Set exercise:
Identify the lines bearing the string "objects" and gather them.

___ Given data

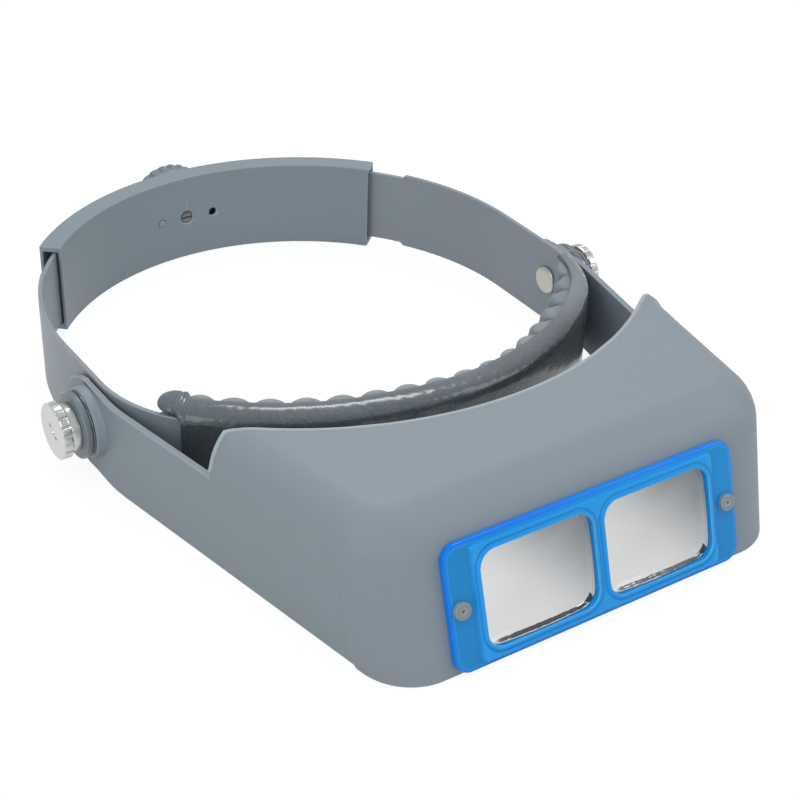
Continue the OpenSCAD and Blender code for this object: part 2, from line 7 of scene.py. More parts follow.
import bpy
import bmesh
import json
import math
import numpy as np
from mathutils import Matrix, Vector


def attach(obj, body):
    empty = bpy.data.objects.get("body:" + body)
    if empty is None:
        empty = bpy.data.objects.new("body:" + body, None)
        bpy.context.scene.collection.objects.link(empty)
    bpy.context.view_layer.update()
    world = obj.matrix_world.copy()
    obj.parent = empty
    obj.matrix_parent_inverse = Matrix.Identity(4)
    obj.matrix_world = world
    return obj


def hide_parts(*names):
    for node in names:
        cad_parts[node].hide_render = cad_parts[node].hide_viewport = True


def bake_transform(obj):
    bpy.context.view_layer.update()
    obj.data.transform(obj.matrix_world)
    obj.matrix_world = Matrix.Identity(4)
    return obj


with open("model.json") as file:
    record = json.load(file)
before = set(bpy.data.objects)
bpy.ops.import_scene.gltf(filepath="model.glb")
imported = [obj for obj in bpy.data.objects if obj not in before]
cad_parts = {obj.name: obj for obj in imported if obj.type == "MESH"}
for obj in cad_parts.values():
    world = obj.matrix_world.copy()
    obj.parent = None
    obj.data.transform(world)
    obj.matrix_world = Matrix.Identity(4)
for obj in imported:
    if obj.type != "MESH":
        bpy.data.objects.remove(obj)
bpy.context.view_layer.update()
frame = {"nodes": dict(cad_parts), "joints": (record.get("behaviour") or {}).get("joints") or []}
tilt = [j for j in frame["joints"] if j["name"] == "visor_tilt"][0]

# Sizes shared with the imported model
PIVOT_Y, PIVOT_Z, BOLT_R = -26.0, tilt["pos_m"][2] * 1000, 3.05
AT_PIVOT = (0, PIVOT_Y, PIVOT_Z)
SHIFT = tilt["pos_m"][1] * 1000 - PIVOT_Y
STRAP_MID, BAND_W, STRAP_T, STRAP_Z, STRAP_H = 16.7, 88.8, 1.5, 1.45, 30.5
FOREHEAD_Y, STRAIGHT_Y, TEMPLE_R = 91.0, 1.5 - PIVOT_Y, 46.0
WALL, ARM_H, ARM_END_Y = 2.2, 30.8, PIVOT_Y + 3
HOOD_Y, HOOD_REAR, RIM_R, CORNER_R = 163.3, 88.7, 118.6, 18.0
SIDE_TOP, SIDE_END, ROOF_Z, TOP_R = 34.8, 154.35, 47.8, 12.6
PLATE_W, PLATE_H, PLATE_R, BUTTON_X = 104.2, 38.8, 5.0, 48.3
LENS_X, WIN_W, WIN_H, WIN_R = 21.65, 39.1, 29.5, 5.2
LEAN, PLATE_Z = math.radians(16.9), 19.0
SIDES = (("left", -1), ("right", 1))

# The strap's inner face in front: a brow arc about (0, BROW_Y) that runs without a kink into a
# temple arc on each side. BROW_A is half the brow arc's angle; BROW_L and TEMPLE_L lie along the arcs
TEMPLE_X, BROW_D = BAND_W - TEMPLE_R, FOREHEAD_Y - STRAIGHT_Y
BROW_R = (TEMPLE_X ** 2 + BROW_D ** 2 - TEMPLE_R ** 2) / (2 * (BROW_D - TEMPLE_R))
BROW_Y = BROW_R - FOREHEAD_Y
BROW_A = math.atan2(TEMPLE_X, BROW_Y + STRAIGHT_Y)
BROW_L, TEMPLE_L = BROW_R * BROW_A, TEMPLE_R * (math.pi / 2 - BROW_A)

# An arm's outer face: straight at the pivot, an arc from TURN_Y, then the line of the hood's side
ARM_X, TURN_Y, TURN_R, SLOPE = 93.1, PIVOT_Y - 10, 60.0, 0.185
BEND, SIDE_N = math.atan(SLOPE), math.hypot(1, SLOPE)
LINE_X, LINE_Y = ARM_X - TURN_R * (1 - math.cos(BEND)), TURN_Y - TURN_R * math.sin(BEND)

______

Output for this exercise:
    empty = bpy.data.objects.get("body:" + body)
        empty = bpy.data.objects.new("body:" + body, None)
        bpy.context.scene.collection.objects.link(empty)
before = set(bpy.data.objects)
imported = [obj for obj in bpy.data.objects if obj not in before]
        bpy.data.objects.remove(obj)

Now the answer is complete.